As former head of the Civil Service, Ngiam Tong Dow, said recently, “[It] started going downhill when we started to raise ministers’ salaries.”
Two, that conversely, that if people no longer trust the Government, then perhaps that Government should realise that its policies may be flawed and look to overhaul them, instead of – in the words of PM Lee – “calibrate a little to the left, a little to the right”.
At the end of the day, there is only one thing which will stop the destruction of our identity as citizens of this country – and this is a political solution.
We have seen how the Government was apparently spurred into action to address some of the concerns of Singaporeans after GE 2011 and after 2 by-elections, which resulted in the PAP losing an unprecedented number of parliamentary seats.
If we want to preserve what we hold dear – our space, our history, our heritage, our very identity as Singaporeans – we will not do so with the current ruling party. It has paid nothing but lip service to Singaporeans’ concerns so far.
For remember: despite all its rhetoric about curbing immigration, the fact is that the number of new citizenships increased, and the overall population also increased, according to the DOS report in September. Of course, the Government mouthpieces in the media spins the 1.6 per cent increase in population as “the slowest growth in 9 years”.
But the key word here is “growth” – that we continue to bring in many people despite all the rhetoric to curb the numbers.

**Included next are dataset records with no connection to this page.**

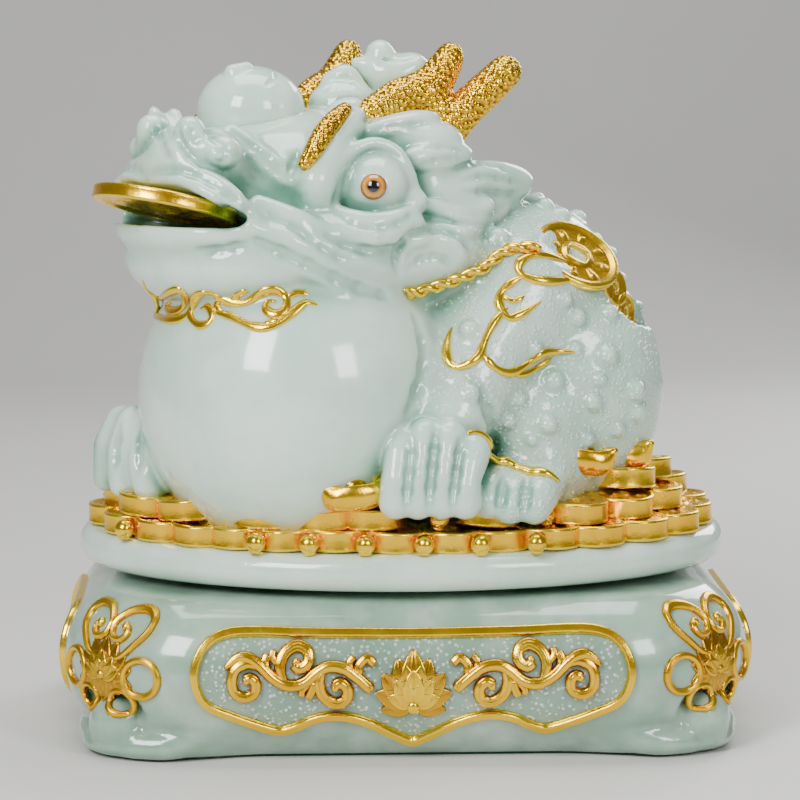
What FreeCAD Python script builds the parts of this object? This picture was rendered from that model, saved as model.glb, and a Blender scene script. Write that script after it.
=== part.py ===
import FreeCAD, Part
import Sketcher
import math
import os

# Coin toad on an oval turntable plate, carried by a ring bearing in a hollow pedestal.
# Frame: origin at the centre of the felt underside, +Z up, +X to the viewer's right,
# -Y towards the viewer, so front is -Y and left is -X. The toad looks to the front left:
# its own left side is the one near the viewer. All lengths in millimetres.
Vector = FreeCAD.Vector
UP = Vector(0, 0, 1)
ORIGIN = Vector(0, 0, 0)
doc = FreeCAD.newDocument("coin_toad")
sheet = doc.addObject("Spreadsheet::Sheet", "dims")

# ---------------------------------------------------------------- driving dimensions
# (alias, number or sheet formula)
DIMS = [
    # pedestal casting, bottom board and felt
    ("felt_thick", 1.0), ("board_top", 5.0), ("pedestal_top", 69.0), ("well_floor", 61.0),
    ("outer_ring_outside", 65.0), ("well_radius", "=outer_ring_outside+0.2"),
    ("deck_hole_radius", 54.5), ("relief_thick", 2.2), ("relief_gap", 0.05),
    ("cavity_top", 55.0), ("pedestal_half_length", 150.5), ("pedestal_half_width", 108.5),
    ("plan_corner", 65.0), ("belly_height", 37.0),
    ("wall_arc_up", 34.0), ("wall_arc_down", 44.0), ("wall_thick", 7.0),
    ("cavity_half_length", 124.0), ("cavity_half_width", 82.0), ("cavity_corner", 42.0),
    ("board_gap", 0.3),
    ("foot_radius", 12.5), ("foot_posx", 126.0), ("foot_posy", 84.0), ("foot_posz", 13.5),
    ("boss_radius", 9.0), ("boss_height", 20.0), ("board_screw_radius", 1.9),
    ("board_head_radius", 3.8), ("board_head_height", 1.4),
    ("board_recess_radius", "=board_head_radius+0.2"),
    ("board_recess_depth", "=board_head_height+0.2"),
    # ring bearing
    ("ball_radius", 2.5), ("ball_circle", 55.0), ("ball_height", 66.5),
    ("race_radius", "=ball_radius+0.05"), ("pocket_radius", "=ball_radius+0.05"),
    ("outer_ring_inside", 56.2), ("outer_ring_height", 9.5),
    ("inner_ring_outside", 53.8), ("inner_ring_inside", 40.0),
    ("inner_ring_floor", 62.5), ("inner_ring_height", 9.5),
    ("cage_outside", 55.9), ("cage_inside", 54.1), ("cage_floor", 63.4), ("cage_height", 6.2),
    ("bearing_screw_radius", 1.45), ("bearing_screw_hole", "=bearing_screw_radius+0.05"),
    ("bearing_head_radius", 2.8), ("bearing_recess_radius", "=bearing_head_radius+0.1"),
    ("outer_screw_circle", 61.0), ("inner_screw_circle", 46.0),
    # turntable plate
    ("plate_floor", 72.0), ("plate_thick", 16.0), ("plate_half_length", 145.0),
    ("plate_half_width", 100.0), ("plate_round", 7.2),
    # bolts from the plate into the toad
    ("toad_bolt_radius", 2.4), ("toad_bolt_hole", "=toad_bolt_radius+0.1"),
    ("toad_bolt_length", 26.0), ("toad_bolt_inset", 0.6),
    ("toad_bolt_head", 4.5), ("toad_bolt_head_height", 5.2),
    # coin layers and beads
    ("coin_radius", 15.0), ("coin_thick", 9.4), ("stack_gap", 0.05),
    ("coin_bed_floor", "=plate_floor+plate_thick+stack_gap"),
    ("coin_upper_floor", "=coin_bed_floor+coin_thick+stack_gap"),
    ("coin_third_floor", "=coin_upper_floor+coin_thick+stack_gap"),
    ("bead_radius", 4.3),
    # coin held in the mouth
    ("mouth_coin_radius", 31.5), ("mouth_coin_thick", 6.0),
    ("mouth_coin_posx", -104.0), ("mouth_coin_posy", -61.0), ("mouth_coin_posz", 234.5),
    # eyes, ball on the brow, big coin on the back
    ("eye_radius", 6.2), ("eye_socket_radius", "=eye_radius+0.05"),
    ("brow_ball_radius", 20.0),
    ("brow_ball_posx", -69.0), ("brow_ball_posy", -20.0), ("brow_ball_posz", 273.0),
    ("back_coin_radius", 20.0), ("back_coin_thick", 4.0),
    # cords lying on the toad
    ("rope_radius", 2.1), ("flame_radius", 1.7), ("band_radius", 2.0),
    ("strip_radius", 3.0), ("cord_radius", 1.6),
]
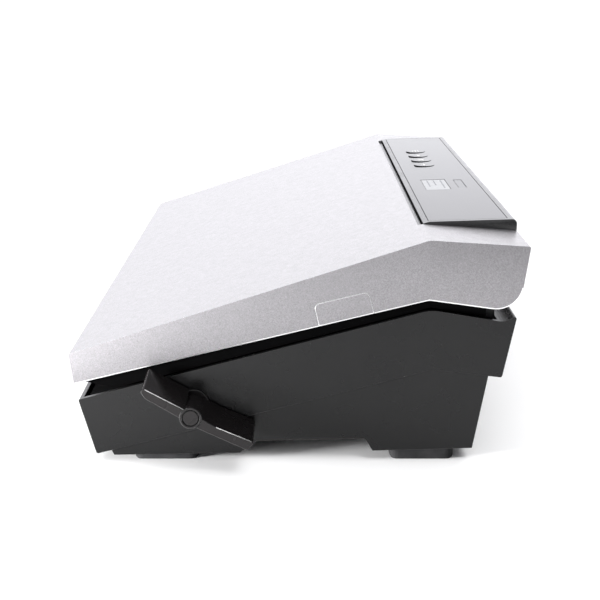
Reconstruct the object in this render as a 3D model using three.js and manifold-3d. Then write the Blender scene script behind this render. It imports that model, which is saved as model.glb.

There is only one way to stop this madness of the PAP Government continuing to inundate the island with an ever-increasing population and at the same time destroying our physical space, history, heritage and identity. Things which are important to us.
PM Lee’s policies have failed. And it is time that Singaporeans considered a different party for government – and a different leader to lead them.
It is time we had a Government which will stand up for Singaporeans, and not one, for example, which can only plead with employers to give Singaporeans a “fair consideration” – after all the mess it has created the last 10 years.
It is time we stopped having to bend at the knee even in having a decent job or an opportunity for one.